Ted Okon, MBA: Let me put some numbers on what Kavita just said, which are really startling. If you look at the increase since early 2012, if you look at the increase in costs and prices, Part B is 26%. Part D is 280%. If you look at the components that affect the OCM in terms of drugs, and if you look at service costs and everything else like that, they’ve absolutely stayed roughly the same. They’ve only increased a little bit. But what’s really increased is the Part D thing. I want to go back to something that Rich said because he asked about clinical trials, but before that you started talking about pathways. I get to look at a large number of practices, and the interesting thing in this is if you look at the spectrum of practices, they’re all implementing it differently. They’re implementing it differently, especially in terms of pathways because they haven’t been handed the way an insurer would hand them a pathway and say you must follow that. They’ve implemented their own pathways, and I think the practices that have been successful also have tried to narrow down those pathways, not guidelines.
Bruce Feinberg, DO: You’re saying pathway. Pathway is more restrictive than the guideline.
Ted Okon, MBA: Yeah, absolutely. Pathway is more restrictive than the guideline. But what I’m saying is that’s provider driven. That’s not the government handing down and saying you shall follow this pathway.
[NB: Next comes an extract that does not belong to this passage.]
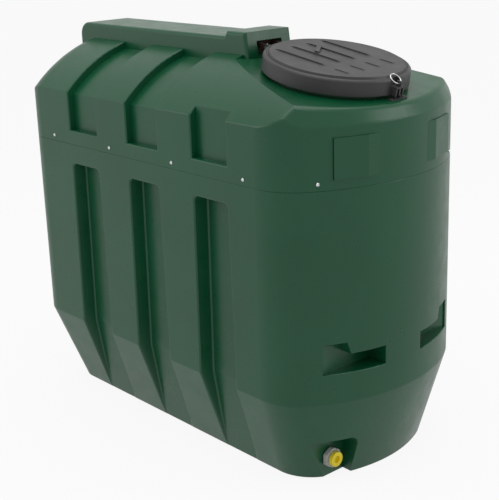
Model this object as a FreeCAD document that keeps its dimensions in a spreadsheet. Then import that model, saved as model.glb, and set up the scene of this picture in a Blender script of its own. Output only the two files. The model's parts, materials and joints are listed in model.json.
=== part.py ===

Bruce Feinberg, DO: Right. Kavita, as a policy expert and somebody who also, by virtue of your background, maybe sees more population health aspects here, you would think if everyone is doing their own experiment in a federated model…wouldn’t there be 1 that would be better? Shouldn’t, at some point, it come out of this that there’s a best way or there are 3 best ways? NCCN finally got to preferred regimen, so you don’t have 20 for adjuvant breast. You’ve got 3 that are preferred. Is there an attempt to try to get to that point from this?
Kavita K. Patel, MD, MS: Attempt by whom?
Bruce Feinberg, DO: Right.
Kavita K. Patel, MD, MS: Attempt by the government? Probably not, because I just don’t think any administration would like to say that they’re…the headline could write itself, that the government is forcing cancer doctors to prescribe only certain medications. That would be a disaster. But to your point, I actually think other payers are paying very close attention. Certainly, large national payers have already, as Ted mentioned, said, “Here’s your prescribed pathway. You must go use it.” But we’re now seeing even more emphasis on how we manage the pharmaceuticals and third parties that are, quite honestly, so much better at doing it than any doctors and insurers I know. So we’re seeing enough interest in that space.
For clinical trials, I would say a deep flaw of this program is that you can be in the OCM. A patient can be in the OCM, as you know, and be on a clinical trial as long as the “drug,” the Part B or Part D cancer drug that triggers the episode, is not part of the trial. It can’t be drug XG123; it has to be pembrolizumab— I’m just making that up. The flaw in this is that there is still a reluctance because there is a way to do it, from a policy standpoint, to incorporate people who actually are on a drug that’s part of the trial. But I think that was 1 of the areas that was said that’s not a priority right now. I think that’s a mistake because I think more and more doctors—I would say the Columbia’s of the world, the Johns Hopkins’s of the world—know that cancer predominantly goes on in the community. Community doctors are leading trials, so we need to find a way to make all this work.